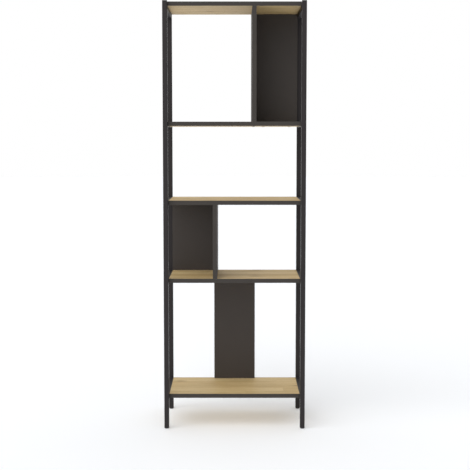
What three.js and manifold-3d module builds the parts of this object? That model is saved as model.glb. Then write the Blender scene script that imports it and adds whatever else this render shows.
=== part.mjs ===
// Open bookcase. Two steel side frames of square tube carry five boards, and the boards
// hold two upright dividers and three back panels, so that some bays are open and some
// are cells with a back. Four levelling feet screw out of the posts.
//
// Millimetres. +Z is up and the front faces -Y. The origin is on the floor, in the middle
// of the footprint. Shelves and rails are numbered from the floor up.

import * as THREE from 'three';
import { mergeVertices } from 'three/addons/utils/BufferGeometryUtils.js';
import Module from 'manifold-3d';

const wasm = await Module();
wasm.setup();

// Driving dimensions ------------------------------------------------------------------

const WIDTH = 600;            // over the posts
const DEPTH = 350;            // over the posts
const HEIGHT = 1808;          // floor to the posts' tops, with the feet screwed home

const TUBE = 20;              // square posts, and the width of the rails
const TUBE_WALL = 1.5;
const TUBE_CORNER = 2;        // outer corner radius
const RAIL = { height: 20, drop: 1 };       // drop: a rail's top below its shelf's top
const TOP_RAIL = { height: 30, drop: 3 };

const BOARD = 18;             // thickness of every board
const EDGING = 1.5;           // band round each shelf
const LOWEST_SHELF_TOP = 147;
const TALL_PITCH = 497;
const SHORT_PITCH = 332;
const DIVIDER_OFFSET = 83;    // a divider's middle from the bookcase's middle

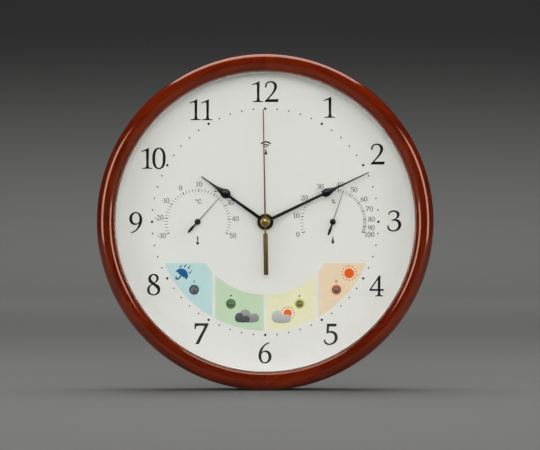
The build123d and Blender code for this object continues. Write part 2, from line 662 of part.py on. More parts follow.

—————

What you are asked to do
All lines from the beginning of the material above through the one with "import Module from 'manifold-3d';" need to be returned exactly; please return those and only those.

Result of the exercise
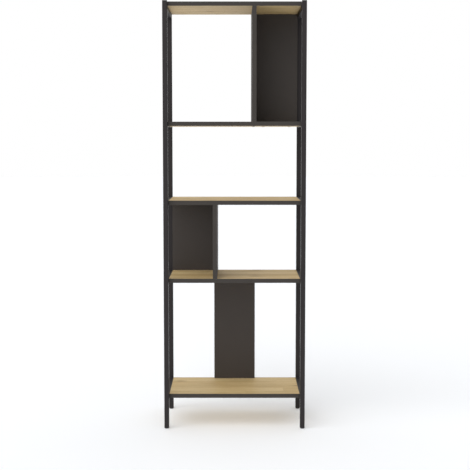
What three.js and manifold-3d module builds the parts of this object? That model is saved as model.glb. Then write the Blender scene script that imports it and adds whatever else this render shows.
=== part.mjs ===
// Open bookcase. Two steel side frames of square tube carry five boards, and the boards
// hold two upright dividers and three back panels, so that some bays are open and some
// are cells with a back. Four levelling feet screw out of the posts.
//
// Millimetres. +Z is up and the front faces -Y. The origin is on the floor, in the middle
// of the footprint. Shelves and rails are numbered from the floor up.

import * as THREE from 'three';
import { mergeVertices } from 'three/addons/utils/BufferGeometryUtils.js';
import Module from 'manifold-3d';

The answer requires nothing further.